Para Tomás Málaga, economista-chefe do banco Itaú, como os aumentos reais concedidos estão abaixo da produtividade das empresas, os salários não afetam, em tese, a inflação.
"Nos 12 meses encerrados em abril, a produtividade cresceu 4,5% no setor industrial pelos dados do IBGE, e os ganhos reais têm sido inferiores a esse percentual. Ainda estamos recuperando o poder de compra com um pouco de aumento real. A reposição está coberta pela produtividade."
O cenário no segundo semestre, diz, pode ser "outra história". "Se a pressão sobre o preço dos alimentos e do petróleo continuar, os trabalhadores podem lutar por reajustes ainda maiores, acima do patamar de produtividade, para evitar a corrosão dos salários. E isso preocupa", diz Málaga.
O ganho real repassado aos salários ajuda a manter a demanda aquecida, o que pode, combinado ao aumento de custos das empresas, gerar mais inflação, avalia José Márcio Camargo, professor da PUC-RJ e economista da Opus Gestão de Recursos. "Como o mercado de trabalho ainda está aquecido, com o desemprego em queda, os trabalhadores pedem reajustes maiores para compensar a inflação.

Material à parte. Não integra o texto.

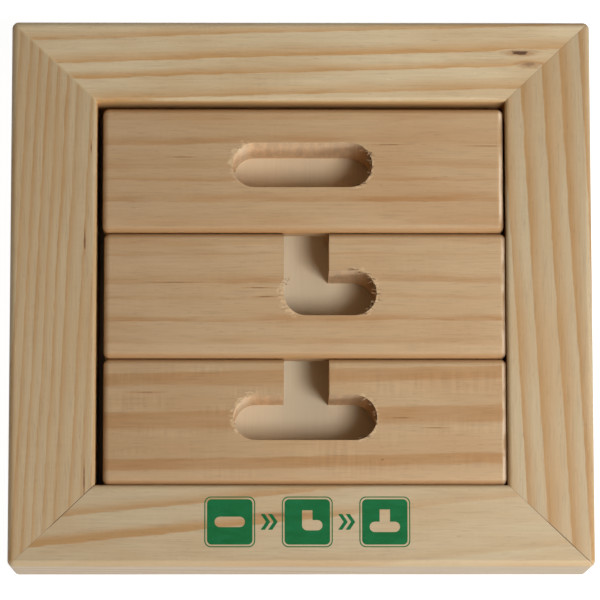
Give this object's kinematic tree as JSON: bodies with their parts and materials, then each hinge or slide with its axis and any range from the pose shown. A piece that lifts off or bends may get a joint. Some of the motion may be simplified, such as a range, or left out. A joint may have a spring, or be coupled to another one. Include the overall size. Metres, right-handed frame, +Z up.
{
  "type": "block-in-tray wooden brain teaser",
  "caption": "Open mitred pine tray holding loose grooved pine blocks side by side, whose routed slots line up into one passage.",
  "frame": {"origin": "centre of the tray's underside, on the surface it stands on", "axes": "+X along the blocks, to the right as played; +Y to the back; +Z up, out of the open top of the tray"},
  "size_m": [0.141, 0.1332, 0.026],
  "materials": {
    "frame_pine": "clear-lacquered pine, satin",
    "block_pine": "bare sanded pine, matte",
    "panel_plywood": "thin plywood, matte",
    "fastener_steel": "bright steel"
  },
  "bodies": {
    "tray": {"frame_front": "frame_pine", "frame_back": "frame_pine", "frame_left": "frame_pine", "frame_right": "frame_pine", "base_panel": "panel_plywood", "mitre_v_nails": "fastener_steel", "panel_brads": "fastener_steel"},
    "back_block": {"block_back": "block_pine"},
    "middle_block": {"block_middle": "block_pine"},
    "front_block": {"block_front": "block_pine"}
  },
  "joints": [
    {"name": "back_block_lift", "type": "slide", "parent": "tray", "child": "back_block", "axis": [0, 0, 1], "range_m": [0, 0.04]},
    {"name": "middle_block_lift", "type": "slide", "parent": "tray", "child": "middle_block", "axis": [0, 0, 1], "range_m": [0, 0.04]},
    {"name": "front_block_lift", "type": "slide", "parent": "tray", "child": "front_block", "axis": [0, 0, 1], "range_m": [0, 0.04]}
  ]
}
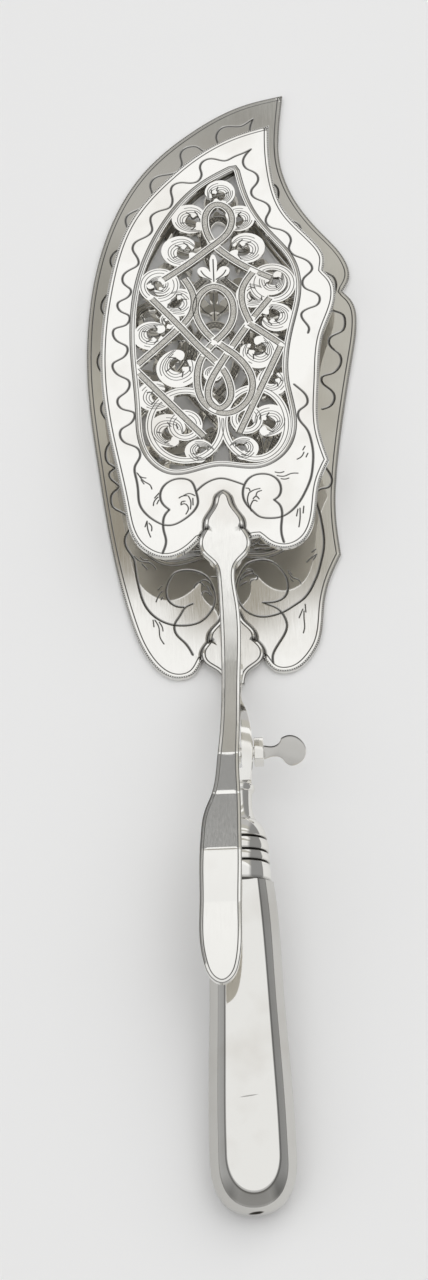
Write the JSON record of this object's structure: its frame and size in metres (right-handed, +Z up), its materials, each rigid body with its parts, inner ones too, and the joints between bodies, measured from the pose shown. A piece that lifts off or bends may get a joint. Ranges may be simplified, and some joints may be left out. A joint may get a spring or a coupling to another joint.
{
  "type": "fish serving tongs",
  "caption": "Double-bladed fish serving tongs: pierced slice on a hollow handle, with a smaller pierced blade that swings on a keyed pin.",
  "frame": {"origin": "on the surface that it lies on, below the middle of its length and width", "axes": "+Y along the tongs to the blade tips, +X to the side of the key, +Z up from the surface"},
  "size_m": [0.0799, 0.3465, 0.0306],
  "materials": {
    "blade_silver": "polished, engraved",
    "forged_silver": "polished",
    "handle_silver": "polished, lightly worn",
    "pitch": "dull"
  },
  "bodies": {
    "slice": {"lower_blade": "blade_silver", "stem": "forged_silver", "ferrule": "forged_silver", "handle_front": "handle_silver", "handle_back": "handle_silver", "handle_filling": "pitch"},
    "upper_unit": {"upper_blade": "blade_silver", "upper_lever": "forged_silver"},
    "key_pin": {"hinge_pin": "forged_silver", "pin_key": "forged_silver"}
  },
  "joints": [
    {"name": "blade_swing", "type": "hinge", "parent": "slice", "child": "upper_unit", "pos_m": [0, -0.04856, 0.0165], "axis": [1, 0, 0], "range_deg": [0, 7.5]},
    {"name": "pin_turn", "type": "hinge", "parent": "slice", "child": "key_pin", "pos_m": [0, -0.04856, 0.0165], "axis": [1, 0, 0], "continuous": true}
  ]
}
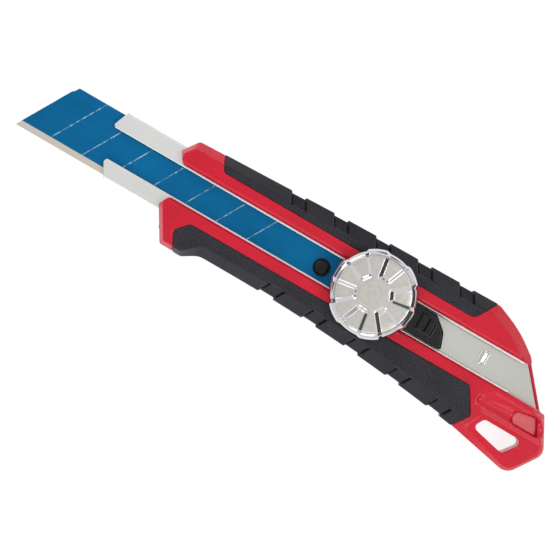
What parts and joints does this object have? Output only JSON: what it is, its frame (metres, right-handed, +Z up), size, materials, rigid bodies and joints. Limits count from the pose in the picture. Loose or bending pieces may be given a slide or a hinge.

Quando isso ocorre, gera mais pressão sobre os custos das empresas. Com a demanda aquecida e o custo aumentando, as empresas repassam os custos da folha de pagamento para os preços, o que realimenta a inflação."
Camargo destaca ainda que o custo unitário do trabalho (razão entre o salário real médio e a produtividade) tem crescido perto de 1% ao mês na média dos últimos seis meses. "Isso certamente pressiona a inflação em algum momento."

Mão-de-obra escassa
Alexandre Schwartsman, economista-chefe para América Latina do Banco Santander, ressalta que, com a escassez de mão-de-obra qualificada, alguns setores concedem reajustes mais expressivos para não correrem o risco de perder os empregados. "Quando é preciso aumentar a produção para atender a demanda, paga-se mais porque está faltando gente, máquina. O aumento de salário não é a causa da inflação, mas é a forma pela qual a pressão de demanda se produz em aumento de preços."
Para Fábio Romão, economista da LCA, os ganhos reais não exercem pressão na intensidade que técnicos do BC acreditam. "Os aumentos reais neste ano têm sido em intervalos inferiores aos de 2007. E o salário mínimo, que serve de parâmetro para o reajuste de quem está na informalidade e para categorias menos organizadas, também teve ganho real inferior a anos anteriores." Neste ano, o mínimo subiu 4,1% acima da inflação. Em 2007, 5,3%. E, em 2006, 12,9%.
"Como a inflação está mais salgada, o gasto com alimentação acaba roubando a renda disponível para outros bens, o que tem impacto no consumo. Esse fator também tem de ser considerado." Romão destaca que o mercado de trabalho já deu sinais de desaceleração -o emprego formal cresce em ritmo menor que em 2007 e o rendimento médio real também recuou em maio, diz o IBGE.